I don’t have an answer to the question; all I know is that he hasn’t become the leader we all envisioned. This was apparent throughout the entirety of last lesson when the Sox failed to have any spark and never bonded together when they needed each other most. They had plenty of opportunities; the one that comes to all of our minds was the Manny Machado incident. Stuff like that brings teams together... or at least it's supposed to. When the supposed leader of your team is spiked by a bonafide superstar, you respond by throwing at that player. That’s exactly what the Red Sox did, and it should have brought the team together, but Pedroia instead threw his teammates under the bus, claiming that he wasn’t involved in the decision to throw chin music at Machado. In this circumstance, Pedroia didn’t even have to be a leader. All he had to do was keep quiet and the guys would have rallied around him. As much as we here at Third and Long hate Tucker Boynton (~TB), we are a team, and if someone took a shot at him we would all be there to back him up. We would also all be closer for it, because that’s just how being on a team works. Now, if we backed Tucker up and he threw us under the bus for how we did so, that would probably create an irreparable rift and distrust between us. So when Pedroia didn’t back up Barnes and the rest of his teammates for targeting Machado, the other guys in that clubhouse justifiably lost respect for him. Pedroia took an opportunity to bring the team together and turned into a situation where they were untrusting and disappointed in each other--awful leadership from a player who is supposed to be the de facto captain of the clubhouse.


I also have a massive issue with the language that Pedroia uses in the aforementioned quote. In my opinion, he is really passing off the blame for the lack of leadership last season and the inevitable repetition of that same issue this year. He alludes to the existence of other players on the team that could have been leaders too, but that’s really not their role, and he should know that. When Dustin Pedroia was 23 years old, as Benintendi was last season, he wasn’t asked to command the clubhouse like he is asking Benny “with the good hair” to do. Pedroia had competent and committed leaders like the previously mentioned David Ortiz, Manny Ramirez, Mike Lowell and Jason Varitek. Those guys didn’t look at Pedroia and say, “you shoulder the load, kid,” as he is seemingly doing to the young talent on this team. It’s not their role; it shouldn’t be their responsibility. All they should be focused on is going out and playing ball, while the senior members of the clubhouse worry about baseball politics and bringing the team together.
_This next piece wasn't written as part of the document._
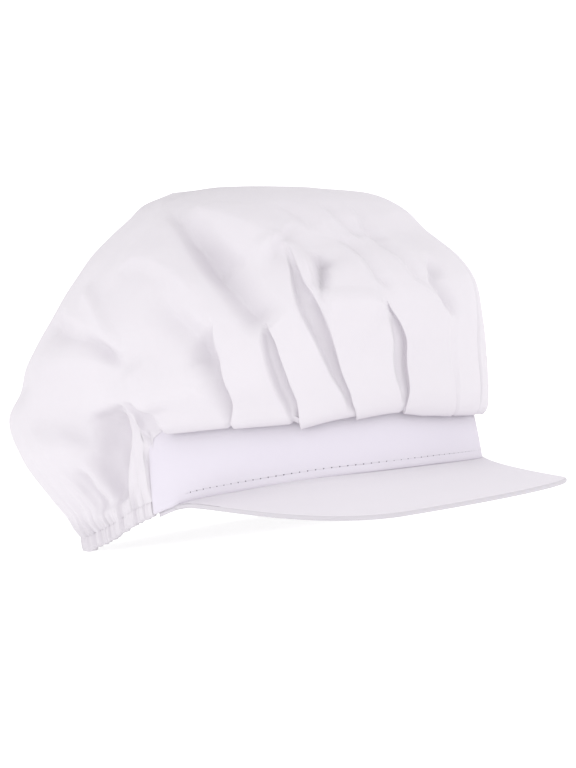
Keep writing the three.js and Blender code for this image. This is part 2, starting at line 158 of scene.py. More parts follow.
class MaterialMaker:
    def __init__(self, name):
        self.material = bpy.data.materials.new(name)
        self.material.use_nodes = True
        self.tree = self.material.node_tree
        self.tree.nodes.clear()

    def node(self, kind, settings=None, inputs=None, output=0):
        made = self.tree.nodes.new(kind)
        for key, value in (settings or {}).items():
            if key == "stops":
                for stop, (position, colour) in zip(self.rampStops(made, len(value)), value):
                    stop.position, stop.color = position, colour
            else:
                setattr(made, key, value)
        for key, value in (inputs or {}).items():
            if isinstance(value, Wire):
                self.tree.links.new(value.socket, made.inputs[key])
            else:
                made.inputs[key].default_value = value
        return Wire(self, made.outputs[output]) if len(made.outputs) else made

    def rampStops(self, ramp, count):
        while len(ramp.color_ramp.elements) < count:
            ramp.color_ramp.elements.new(0.5)
        return ramp.color_ramp.elements

    def noise(self, place, scale, detail, roughness=0.5):
        settings = {"Vector": place, "Scale": scale, "Detail": detail, "Roughness": roughness}
        return self.node("ShaderNodeTexNoise", None, settings)

    def sine(self, value):
        return self.node("ShaderNodeMath", dict(operation="SINE"), {0: value})

    def mixColour(self, factor, a, b):  # a Mix node's colours are its inputs 6 and 7, and its output 2
        return self.node("ShaderNodeMix", dict(data_type="RGBA"), {0: factor, 6: a, 7: b}, output=2)

    def finish(self, shader):
        self.node("ShaderNodeOutputMaterial", None, {"Surface": shader})
        return self.material


crownCloth = dict(  # the other cloths start from this one
    colour=(0.78, 0.745, 0.79), faded=(0.765, 0.73, 0.775), shadow=(0.64, 0.61, 0.655),
    thread=0.55, threadWander=2.0, weaveTone=0.16, weaveHeight=0.05, slubHeight=0.6,  # thread: its pitch
    slubScale=420.0, mottleScale=38.0, rumpleScale=95.0, rumple=0.2,
    roughness=0.8, mottledRoughness=0.14, sheen=0.08, sheenRoughness=0.6, specular=0.25,
    paintedShadeReach=16.0, paintedShadeRate=1.7, paintedShadeMost=0.42,  # painted shade in folds and hollows: from how near, how fast, the most
)


def clothMaterial(name, look):
    m = MaterialMaker(name)
    uv = m.node("ShaderNodeTexCoord", output="UV")
    place = m.node("ShaderNodeTexCoord", output="Object")
    u = m.node("ShaderNodeSeparateXYZ", None, {0: uv}, output="X")
    v = m.node("ShaderNodeSeparateXYZ", None, {0: uv}, output="Y")
    turns = 2 * math.pi / look["thread"]
    slub = m.noise(place, look["slubScale"], detail=2.0)
    wander = slub * look["threadWander"]
    weave = m.sine(u * turns + wander) * m.sine(v * turns + wander) * 0.5 + 0.5
    mottle = m.noise(place, look["mottleScale"], detail=5.0, roughness=0.6)
    rumple = m.noise(place, look["rumpleScale"], detail=4.0, roughness=0.55)
    soft = m.node("ShaderNodeValToRGB", dict(stops=[(0.35, (0, 0, 0, 1)), (0.7, (1, 1, 1, 1))]), {0: mottle})
    shadow = (*look["shadow"], 1)
    plain = m.mixColour(soft, (*look["colour"], 1), (*look["faded"], 1))
    woven = m.mixColour(weave * look["weaveTone"], plain, shadow)
    # painted shade: ambient occlusion darkens the base colour towards the shadow colour in folds, creases and
    # hollows
    openness = m.node("ShaderNodeAmbientOcclusion", dict(samples=8), {"Distance": look["paintedShadeReach"] * mm},
                      output="AO")
    paintedFoldShade = m.node("ShaderNodeMath", dict(operation="MINIMUM"),
                  {0: (1 - openness) * look["paintedShadeRate"], 1: look["paintedShadeMost"]})
    height = weave * look["weaveHeight"] + slub * (look["weaveHeight"] * look["slubHeight"])
    height = height + rumple * look["rumple"]
    shader = m.node("ShaderNodeBsdfPrincipled", None, {
        "Base Color": m.mixColour(paintedFoldShade, woven, shadow),
        "Roughness": mottle * look["mottledRoughness"] + look["roughness"],
        "Sheen Weight": look["sheen"],
        "Sheen Roughness": look["sheenRoughness"],
        "Specular IOR Level": look["specular"],
        "Normal": m.node("ShaderNodeBump", None, {"Height": height, "Strength": 1.0, "Distance": mm}),
    })
    return m.finish(shader)


def dress(obj, material, node=None):  # its cloth, its body, and the CAD node that it stands for
    obj.data.materials.append(material)
    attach(obj, "root")
    if node:
        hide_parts(node)


# The band's and the hem's lines, which the crown follows too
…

Pedroia’s unfortunate shortcomings have left us to wonder who will be there to pick up the pieces when the going gets tough. The obvious answer is Chris Sale, but the devastatingly correct answer is David Price. Sale has many of the same qualities that led Red Sox Nation to put its faith in Pedroia: he’s fiery, he plays with a lot of emotion, he’s a competitor, and most of all he’s extremely talented. He seemed to even want the role as he, time and time again, was willing to back up teammates when they were wronged. Even as we may long for a leader like Sale, it just doesn’t seem to be the in the cards for the Red Sox. During the 2017 campaign, the Red Sox players undeniably gravitated towards the overpaid and underperforming diva that is David Price. This was such a shame; Price is a great leader but a terrible person to follow, if that makes any sense. Instead of inspiring his teammates to go out and win baseball games, he routinely motivated his teammates to attack the manager and the Boston media. In one such instance, Price bombarded former Hall of Fame pitcher and current color commentator Dennis Eckersley as he boarded the team plane, sarcastically calling him the greatest pitcher of all time before telling him to “get the f--- out of here!” This was followed up by a round of applause from Red Sox players including Dustin Pedroia, the man who we all believed would lead the Sox. This is exactly the kind of leadership the Red Sox don’t need leading into the 2018 season. A team with talented players who are easily distracted (see Hanley Ramirez and Xander Bogaerts) does not need any more diversions than already come along with a 162 game schedule.


David Price being the leader of this team is bad news for the Red Sox. Hopefully, somebody else will step up or the talent of this group may not be enough to make up for the deficiency in intangibles.